20.52, Monday 9 May 2022

I’ve seen a couple of examples recently of how super simple “bots” are replacing bits of user interface. I feel like this is a trend connected with the return of VR.

I am in love with the virtual events platform Skittish which is a 3D cartoon world (where everyone is a low-poly animal) for running multiplayer online parties, conferences, workshops etc.

RECOMMENDATION: Hit the “Try it now” button in the top right of their homepage and run around the sandbox. Talk to the other animals! Go into the editable room and try out placing the YouTube billboard!

My favourite omg-that’s-so-clever feature is character bots:

… you can now use the Skittish editor to place little animal NPC characters in your world, which you can supply with multiple lines of dialogue that appear automatically or when other players come into range.
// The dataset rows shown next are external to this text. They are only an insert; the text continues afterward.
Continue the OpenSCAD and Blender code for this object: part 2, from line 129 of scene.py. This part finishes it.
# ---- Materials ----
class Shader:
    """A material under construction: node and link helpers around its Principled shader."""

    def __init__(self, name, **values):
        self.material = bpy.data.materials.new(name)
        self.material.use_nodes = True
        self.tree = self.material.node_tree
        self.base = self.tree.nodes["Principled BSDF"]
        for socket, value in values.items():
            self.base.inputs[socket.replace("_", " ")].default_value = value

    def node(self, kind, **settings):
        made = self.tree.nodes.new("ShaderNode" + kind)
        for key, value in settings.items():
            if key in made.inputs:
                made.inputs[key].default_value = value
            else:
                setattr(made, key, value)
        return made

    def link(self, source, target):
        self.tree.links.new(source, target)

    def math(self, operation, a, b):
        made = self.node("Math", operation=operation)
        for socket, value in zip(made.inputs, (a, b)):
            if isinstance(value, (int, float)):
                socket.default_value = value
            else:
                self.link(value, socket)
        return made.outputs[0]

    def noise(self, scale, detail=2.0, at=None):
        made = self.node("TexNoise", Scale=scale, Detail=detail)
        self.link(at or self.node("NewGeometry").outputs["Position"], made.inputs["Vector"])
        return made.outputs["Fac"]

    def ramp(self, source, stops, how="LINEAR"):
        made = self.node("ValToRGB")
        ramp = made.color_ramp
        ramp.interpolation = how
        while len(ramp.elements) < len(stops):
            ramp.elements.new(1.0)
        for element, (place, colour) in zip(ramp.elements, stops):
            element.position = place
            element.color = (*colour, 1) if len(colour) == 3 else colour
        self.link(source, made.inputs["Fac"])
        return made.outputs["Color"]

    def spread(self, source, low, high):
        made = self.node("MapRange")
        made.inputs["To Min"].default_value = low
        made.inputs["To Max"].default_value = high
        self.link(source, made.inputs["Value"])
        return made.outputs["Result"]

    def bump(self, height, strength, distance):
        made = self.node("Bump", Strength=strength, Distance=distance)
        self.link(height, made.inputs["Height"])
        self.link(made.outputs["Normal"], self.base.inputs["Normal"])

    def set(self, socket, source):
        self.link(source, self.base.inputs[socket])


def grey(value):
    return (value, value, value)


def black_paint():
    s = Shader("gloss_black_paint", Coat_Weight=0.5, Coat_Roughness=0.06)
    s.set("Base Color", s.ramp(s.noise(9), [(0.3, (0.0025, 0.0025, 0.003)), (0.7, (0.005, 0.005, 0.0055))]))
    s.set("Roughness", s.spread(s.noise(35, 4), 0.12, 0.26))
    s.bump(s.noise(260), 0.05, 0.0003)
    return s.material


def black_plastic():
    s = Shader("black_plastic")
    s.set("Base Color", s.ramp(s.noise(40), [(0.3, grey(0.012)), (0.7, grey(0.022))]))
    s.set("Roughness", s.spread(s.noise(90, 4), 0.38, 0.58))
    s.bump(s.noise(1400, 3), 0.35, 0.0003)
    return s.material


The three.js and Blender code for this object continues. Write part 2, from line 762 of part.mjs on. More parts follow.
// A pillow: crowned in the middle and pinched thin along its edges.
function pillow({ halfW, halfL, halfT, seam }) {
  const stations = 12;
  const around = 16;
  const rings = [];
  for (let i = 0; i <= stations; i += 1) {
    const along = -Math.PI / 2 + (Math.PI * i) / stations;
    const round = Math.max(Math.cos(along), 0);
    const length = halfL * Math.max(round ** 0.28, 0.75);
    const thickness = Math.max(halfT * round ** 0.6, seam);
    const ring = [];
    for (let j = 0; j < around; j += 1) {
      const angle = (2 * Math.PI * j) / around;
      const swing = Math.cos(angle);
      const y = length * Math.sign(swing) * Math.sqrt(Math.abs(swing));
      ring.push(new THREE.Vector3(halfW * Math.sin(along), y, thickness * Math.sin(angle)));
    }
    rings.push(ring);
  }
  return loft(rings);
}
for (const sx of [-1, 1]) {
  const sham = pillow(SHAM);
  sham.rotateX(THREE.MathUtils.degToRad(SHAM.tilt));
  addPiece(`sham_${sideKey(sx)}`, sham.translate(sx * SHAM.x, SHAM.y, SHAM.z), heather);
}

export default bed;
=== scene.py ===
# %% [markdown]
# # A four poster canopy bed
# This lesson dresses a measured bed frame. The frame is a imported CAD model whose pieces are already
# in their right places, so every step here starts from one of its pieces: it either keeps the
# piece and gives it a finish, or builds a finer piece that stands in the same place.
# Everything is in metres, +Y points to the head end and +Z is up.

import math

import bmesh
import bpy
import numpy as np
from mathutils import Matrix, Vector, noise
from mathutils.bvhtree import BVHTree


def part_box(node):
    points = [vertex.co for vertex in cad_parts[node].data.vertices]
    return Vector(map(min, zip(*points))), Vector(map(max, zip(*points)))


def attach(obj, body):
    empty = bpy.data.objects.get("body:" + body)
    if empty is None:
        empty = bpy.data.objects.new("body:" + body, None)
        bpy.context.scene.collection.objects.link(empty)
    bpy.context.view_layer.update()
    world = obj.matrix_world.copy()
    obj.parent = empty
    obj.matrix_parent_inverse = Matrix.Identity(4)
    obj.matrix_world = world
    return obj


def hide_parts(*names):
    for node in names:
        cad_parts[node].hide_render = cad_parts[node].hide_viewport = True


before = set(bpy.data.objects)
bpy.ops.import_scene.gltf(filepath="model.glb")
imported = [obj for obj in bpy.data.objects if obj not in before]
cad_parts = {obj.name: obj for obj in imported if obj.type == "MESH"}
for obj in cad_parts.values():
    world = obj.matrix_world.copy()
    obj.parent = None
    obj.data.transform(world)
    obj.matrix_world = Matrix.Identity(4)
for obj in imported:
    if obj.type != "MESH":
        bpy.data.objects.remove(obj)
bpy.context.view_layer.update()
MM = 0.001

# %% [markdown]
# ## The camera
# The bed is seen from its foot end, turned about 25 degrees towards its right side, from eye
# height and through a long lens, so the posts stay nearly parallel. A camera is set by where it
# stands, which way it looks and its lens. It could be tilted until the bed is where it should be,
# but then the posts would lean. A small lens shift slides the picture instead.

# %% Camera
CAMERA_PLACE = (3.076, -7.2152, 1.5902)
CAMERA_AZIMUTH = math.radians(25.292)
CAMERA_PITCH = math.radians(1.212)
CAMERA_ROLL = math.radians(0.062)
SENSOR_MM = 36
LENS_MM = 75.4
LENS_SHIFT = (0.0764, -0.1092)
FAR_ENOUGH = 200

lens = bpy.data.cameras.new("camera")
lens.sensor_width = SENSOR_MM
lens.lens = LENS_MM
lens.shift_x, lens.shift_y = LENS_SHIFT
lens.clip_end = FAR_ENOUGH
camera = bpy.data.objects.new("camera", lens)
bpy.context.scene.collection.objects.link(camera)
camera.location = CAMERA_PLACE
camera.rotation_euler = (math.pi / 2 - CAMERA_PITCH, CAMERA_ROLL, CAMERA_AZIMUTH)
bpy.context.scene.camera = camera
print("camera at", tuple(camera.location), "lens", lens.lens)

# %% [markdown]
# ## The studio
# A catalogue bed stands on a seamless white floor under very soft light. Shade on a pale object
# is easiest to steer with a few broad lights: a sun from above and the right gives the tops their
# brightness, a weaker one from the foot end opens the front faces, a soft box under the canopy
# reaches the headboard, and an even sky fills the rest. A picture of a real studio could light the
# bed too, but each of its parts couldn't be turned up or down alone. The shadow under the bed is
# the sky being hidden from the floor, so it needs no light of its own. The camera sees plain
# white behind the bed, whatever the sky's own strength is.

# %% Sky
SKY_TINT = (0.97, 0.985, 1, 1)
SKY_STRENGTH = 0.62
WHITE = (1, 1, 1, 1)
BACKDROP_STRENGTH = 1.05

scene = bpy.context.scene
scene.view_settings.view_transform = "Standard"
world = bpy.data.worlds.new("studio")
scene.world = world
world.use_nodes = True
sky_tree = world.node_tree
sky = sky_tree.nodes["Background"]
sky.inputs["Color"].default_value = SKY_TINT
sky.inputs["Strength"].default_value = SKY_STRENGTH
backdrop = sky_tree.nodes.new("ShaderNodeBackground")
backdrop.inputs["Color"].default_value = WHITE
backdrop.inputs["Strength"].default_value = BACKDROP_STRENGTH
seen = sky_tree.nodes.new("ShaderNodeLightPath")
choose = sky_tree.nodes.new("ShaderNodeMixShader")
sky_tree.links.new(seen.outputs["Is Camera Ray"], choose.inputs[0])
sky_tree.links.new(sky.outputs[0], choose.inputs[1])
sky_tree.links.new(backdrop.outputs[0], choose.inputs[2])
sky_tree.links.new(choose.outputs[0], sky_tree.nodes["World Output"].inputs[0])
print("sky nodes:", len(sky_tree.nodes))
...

These are a great alternative to signage for welcoming people into the space, explaining what’s going on, or just giving the space some color.

This is the feature that guides you round the sandbox mentioned above.

And I’ve been poking at VR and the metaverse recently, noting that the “operating system” needs some work so naturally I’m thinking about that…

Whereas dialog boxes (the usual UI supplied by an OS) wouldn’t work in the Skittish sandbox, as it would totally break frame, these little automated NPCs (non-player characters) work really well.

So… maybe for our future VR user interface: tiny characters saying words, not dialog boxes?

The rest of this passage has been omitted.